* _AIM_: Keep only the lines from the top of the listing through the one with "return next(s for", and reproduce them unaltered.
★ ★ ★
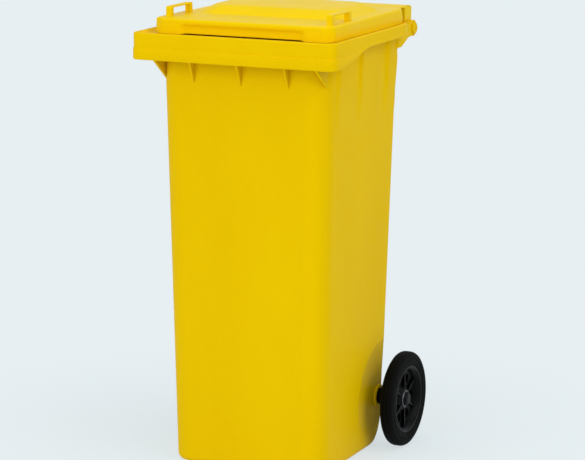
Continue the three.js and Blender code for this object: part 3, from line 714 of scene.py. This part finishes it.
def noise(nodes, links, scale, detail=3.0, roughness=0.5, stretch=None):
    """A noise texture in the object's own coordinates, in metres."""
    place = nodes.new("ShaderNodeTexCoord")
    grain = nodes.new("ShaderNodeTexNoise")
    grain.inputs["Scale"].default_value = scale
    grain.inputs["Detail"].default_value = detail
    grain.inputs["Roughness"].default_value = roughness
    source = place.outputs["Object"]
    if stretch:
        mapping = nodes.new("ShaderNodeMapping")
        mapping.inputs["Scale"].default_value = stretch
        links.new(source, mapping.inputs["Vector"])
        source = mapping.outputs["Vector"]
    links.new(source, grain.inputs["Vector"])
    return grain.outputs["Fac"]


def ramp(nodes, links, value, stops):
    """A colour ramp over value; stops are (position, colour)."""
    node = nodes.new("ShaderNodeValToRGB")
    band = node.color_ramp
    while len(band.elements) < len(stops):
        band.elements.new(0.5)
    for element, (position, colour) in zip(band.elements, stops):
        element.position = position
        element.color = (*colour, 1.0)
    links.new(value, node.inputs["Fac"])
    return node.outputs["Color"]


def linear(r, g, b):
    """Linear colour from 0-255 display values."""
    def one(c):
        c /= 255
        return c / 12.92 if c <= 0.04045 else ((c + 0.055) / 1.055) ** 2.4
    return one(r), one(g), one(b)


def product(nodes, links, a, b):
    """Two colours multiplied."""
    node = nodes.new("ShaderNodeMix")
    node.data_type, node.blend_type = "RGBA", "MULTIPLY"
    node.inputs["Factor"].default_value = 1.0
    for name, colour in (("A", a), ("B", b)):
        links.new(colour, next(s for s in node.inputs if s.name == name and s.type == "RGBA"))
    return next(s for s in node.outputs if s.type == "RGBA")


def moulded(name, tone, dark, roughness, shine, tint=(1, 1, 1), grain=900, depth=0.02):
    """Moulded plastic: faint flow marks, a fine grain and small changes of gloss."""
    material, nodes, links, shader = tree(name)
    flow = noise(nodes, links, 3.2, 5.0, 0.55, (1.0, 1.0, 0.35))
    colour = ramp(nodes, links, flow, [(0.32, dark), (0.68, tone)])
    speck = ramp(nodes, links, noise(nodes, links, 420, 2.0), [(0.30, (0.965,) * 3), (0.62, (1, 1, 1))])
    links.new(product(nodes, links, colour, speck), shader.inputs["Base Color"])
    gloss = ramp(nodes, links, noise(nodes, links, 26, 4.0, 0.6),
                 [(0.3, (roughness - 0.05,) * 3), (0.7, (roughness + 0.06,) * 3)])
    links.new(gloss, shader.inputs["Roughness"])
    bump = nodes.new("ShaderNodeBump")
    bump.inputs["Strength"].default_value = 0.25
    bump.inputs["Distance"].default_value = depth * MM
    links.new(noise(nodes, links, grain, 2.0, 0.6), bump.inputs["Height"])
    links.new(bump.outputs["Normal"], shader.inputs["Normal"])
    shader.inputs["IOR"].default_value = 1.5
    shader.inputs["Specular IOR Level"].default_value = shine
    shader.inputs["Specular Tint"].default_value = (*tint, 1.0)
    return material


def zinc():
    """Zinc-plated steel, drawn lengthwise."""
    material, nodes, links, shader = tree("zinc_steel")
    shader.inputs["Metallic"].default_value = 1.0
    tone = ramp(nodes, links, noise(nodes, links, 60, 5.0, 0.65, (0.2, 1, 1)),
                [(0.3, linear(168, 170, 172)), (0.7, linear(200, 202, 204))])
    links.new(tone, shader.inputs["Base Color"])
    gloss = ramp(nodes, links, noise(nodes, links, 180, 3.0), [(0.3, (0.28,) * 3), (0.7, (0.42,) * 3)])
    links.new(gloss, shader.inputs["Roughness"])
    return material


GILT = (1.0, 0.72, 0.06)
yellow = moulded("body_plastic", linear(242, 198, 2), linear(236, 190, 1), 0.46, 0.04, GILT)
yellow_lid = moulded("lid_plastic", linear(246, 208, 3), linear(241, 201, 2), 0.42, 0.09, GILT)
black = moulded("wheel_plastic", linear(6, 6, 5), linear(4, 4, 4), 0.42, 0.09, grain=1200)
rubber = moulded("tyre_rubber", linear(10, 10, 8), linear(5, 5, 4), 0.68, 0.06, grain=700, depth=0.05)


steel = zinc()

# ------------------------------------------------------------------ pieces

def piece(name, bm, material, body_name, node):
    """One visible piece: the body it rides on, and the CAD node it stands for."""
    obj = as_object(name, bm, material)
    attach(obj, body_name)
    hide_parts(node)


piece("bin_moulding", body(), yellow, "bin", "body")
piece("lid_moulding", merge(lid_shell(), *lid_parts()), yellow_lid, "lid", "lid")
piece("axle_bar", axle(), steel, "bin", "axle")
for side, word in ((1, "right"), (-1, "left")):
    piece(f"{word}_disc", wheel_disc(side), black, f"{word}_wheel", f"{word}_wheel_disc")
    piece(f"{word}_rubber", tyre(side), rubber, f"{word}_wheel", f"{word}_tyre")
    piece(f"{word}_spacer_sleeve", ring_piece(f"{word}_wheel_spacer", 18 * MM, 0.8 * MM, side), black,
          "bin", f"{word}_wheel_spacer")
    piece(f"{word}_hub_washer", ring_piece(f"{word}_wheel_washer", 17 * MM, 0.3 * MM, side), steel,
          "bin", f"{word}_wheel_washer")
    piece(f"{word}_cap", cap(side), black, "bin", f"{word}_axle_cap")
    piece(f"{word}_pin", hinge_pin(side), yellow, "bin", f"{word}_hinge_pin")

# ------------------------------------------------------------------ stage, light and camera

PAPER = (231, 239, 242)
AMBIENT = 0.62
FLOOR_HALF = 16.0
SHADOW_SHARE = 0.26
SHADOW_FADE = (0.2, 1.1)


def on_view(nodes, links):
    """1 on rays from the eye, straight or by way of a gloss or a clear piece, and 0 on light."""
    path = nodes.new("ShaderNodeLightPath")
    seen = path.outputs["Is Camera Ray"]
    for kind in ("Is Glossy Ray", "Is Transmission Ray"):
        either = nodes.new("ShaderNodeMath")
        either.operation = "MAXIMUM"
        links.new(seen, either.inputs[0])
        links.new(path.outputs[kind], either.inputs[1])
        seen = either.outputs[0]
    return seen


def backdrop():
    """A pale floor: plain paper colour to the camera, with the bin's soft shadow near it."""
    material, nodes, links, shader = tree("floor_paper")
    pale = linear(*PAPER)
    soft = ramp(nodes, links, noise(nodes, links, 1.3, 2.0), [(0.3, pale), (0.7, linear(230, 238, 241))])
    links.new(soft, shader.inputs["Base Color"])
    shader.inputs["Roughness"].default_value = 0.9
    plain = nodes.new("ShaderNodeEmission")
    plain.inputs["Color"].default_value = (*pale, 1.0)
    plain.inputs["Strength"].default_value = 1.0
    place = nodes.new("ShaderNodeTexCoord")
    reach = nodes.new("ShaderNodeVectorMath")
    reach.operation = "LENGTH"
    links.new(place.outputs["Object"], reach.inputs[0])
    fade = nodes.new("ShaderNodeMapRange")
    fade.interpolation_type = "SMOOTHSTEP"
    near, far = SHADOW_FADE
    for name, value in (("From Min", near), ("From Max", far), ("To Min", SHADOW_SHARE), ("To Max", 0.0)):
        fade.inputs[name].default_value = value
    links.new(reach.outputs["Value"], fade.inputs["Value"])
    share = nodes.new("ShaderNodeMix")
    share.data_type = "FLOAT"
    floats = [s for s in share.inputs if s.type == "VALUE"]
    links.new(on_view(nodes, links), floats[0])
    floats[1].default_value = 1.0
    links.new(fade.outputs["Result"], floats[2])
    both = nodes.new("ShaderNodeMixShader")
    links.new([s for s in share.outputs if s.type == "VALUE"][0], both.inputs["Fac"])
    links.new(plain.outputs[0], both.inputs[1])
    links.new(shader.outputs[0], both.inputs[2])
    links.new(both.outputs[0], nodes["Material Output"].inputs["Surface"])
    bm = bmesh.new()
    corners = ((-1, -1), (1, -1), (1, 1), (-1, 1))
    bm.faces.new([bm.verts.new((x * FLOOR_HALF, y * FLOOR_HALF, 0)) for x, y in corners])
    floor = as_object("floor", bm, material)


def studio():
    """Even pale light all round, and the plain paper colour behind the bin."""
    world = bpy.data.worlds.new("studio")
    bpy.context.scene.world = world
    world.use_nodes = True
    nodes, links = world.node_tree.nodes, world.node_tree.links
    strength = nodes.new("ShaderNodeMapRange")
    strength.inputs["To Min"].default_value = AMBIENT
    strength.inputs["To Max"].default_value = 1.0
    links.new(on_view(nodes, links), strength.inputs["Value"])
    backing = nodes["Background"]
    backing.inputs["Color"].default_value = (*linear(*PAPER), 1.0)
    links.new(strength.outputs["Result"], backing.inputs["Strength"])


def lamp(name, place, target, size, power):
    light = bpy.data.lights.new(name, "AREA")
    light.shape, light.size, light.energy = "SQUARE", size, power
    obj = bpy.data.objects.new(name, light)
    bpy.context.scene.collection.objects.link(obj)
    obj.location = place
    obj.rotation_euler = (Vector(target) - Vector(place)).to_track_quat("-Z", "Y").to_euler()


def view():
    """A long lens a little above and to the right of the front."""
    data = bpy.data.cameras.new("camera")
    camera = bpy.data.objects.new("camera", data)
    bpy.context.scene.collection.objects.link(camera)
    data.sensor_width = 36.0
    data.lens = 152.3
    data.clip_end = 60
    camera.location = (2.154, -4.541, 1.506)
    camera.rotation_euler = (math.radians(90 - 11.70), 0, math.radians(25.17))
    bpy.context.scene.camera = camera


backdrop()
studio()
middle = (0, 0, 0.5)
lamp("key", (-1.2, -3.35, 1.9), middle, 2.4, 48)
lamp("fill", (2.9, -0.9, 2.5), middle, 2.2, 38)
lamp("top", (0.2, 0.0, 3.4), middle, 2.4, 19)
view()
bpy.context.scene.view_settings.view_transform = "Standard"
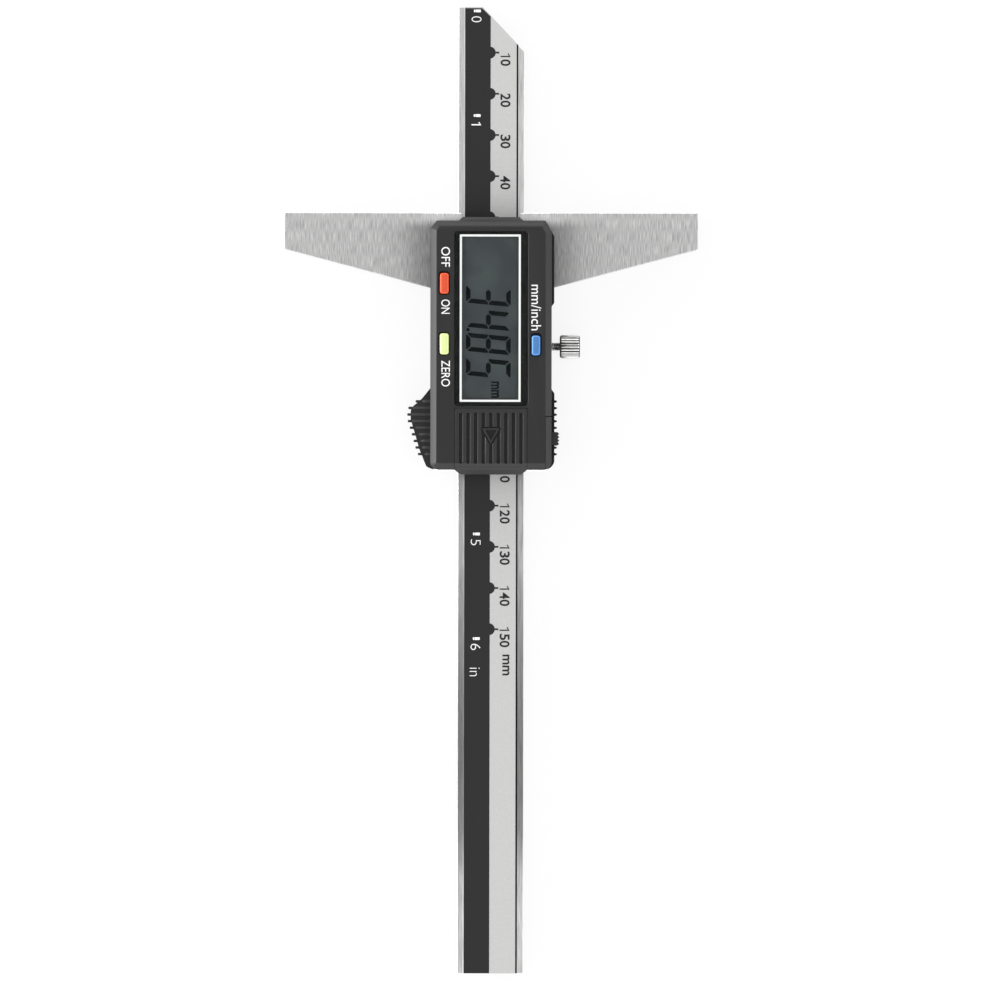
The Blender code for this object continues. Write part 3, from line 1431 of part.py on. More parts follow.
★ ★ ★
* _THE COMPLETED TASK_:
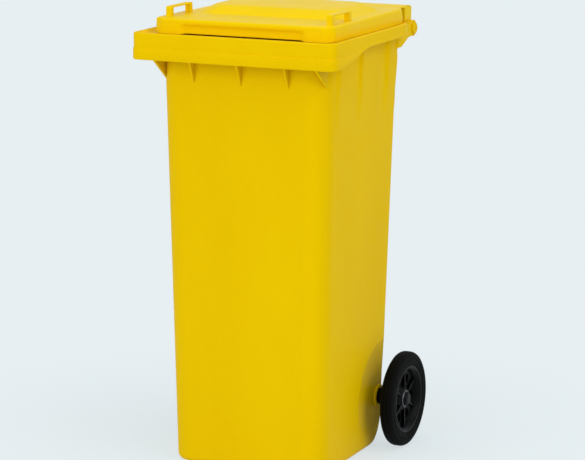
Continue the three.js and Blender code for this object: part 3, from line 714 of scene.py. This part finishes it.
def noise(nodes, links, scale, detail=3.0, roughness=0.5, stretch=None):
    """A noise texture in the object's own coordinates, in metres."""
    place = nodes.new("ShaderNodeTexCoord")
    grain = nodes.new("ShaderNodeTexNoise")
    grain.inputs["Scale"].default_value = scale
    grain.inputs["Detail"].default_value = detail
    grain.inputs["Roughness"].default_value = roughness
    source = place.outputs["Object"]
    if stretch:
        mapping = nodes.new("ShaderNodeMapping")
        mapping.inputs["Scale"].default_value = stretch
        links.new(source, mapping.inputs["Vector"])
        source = mapping.outputs["Vector"]
    links.new(source, grain.inputs["Vector"])
    return grain.outputs["Fac"]


def ramp(nodes, links, value, stops):
    """A colour ramp over value; stops are (position, colour)."""
    node = nodes.new("ShaderNodeValToRGB")
    band = node.color_ramp
    while len(band.elements) < len(stops):
        band.elements.new(0.5)
    for element, (position, colour) in zip(band.elements, stops):
        element.position = position
        element.color = (*colour, 1.0)
    links.new(value, node.inputs["Fac"])
    return node.outputs["Color"]


def linear(r, g, b):
    """Linear colour from 0-255 display values."""
    def one(c):
        c /= 255
        return c / 12.92 if c <= 0.04045 else ((c + 0.055) / 1.055) ** 2.4
    return one(r), one(g), one(b)


def product(nodes, links, a, b):
    """Two colours multiplied."""
    node = nodes.new("ShaderNodeMix")
    node.data_type, node.blend_type = "RGBA", "MULTIPLY"
    node.inputs["Factor"].default_value = 1.0
    for name, colour in (("A", a), ("B", b)):
        links.new(colour, next(s for s in node.inputs if s.name == name and s.type == "RGBA"))
    return next(s for s in node.outputs if s.type == "RGBA")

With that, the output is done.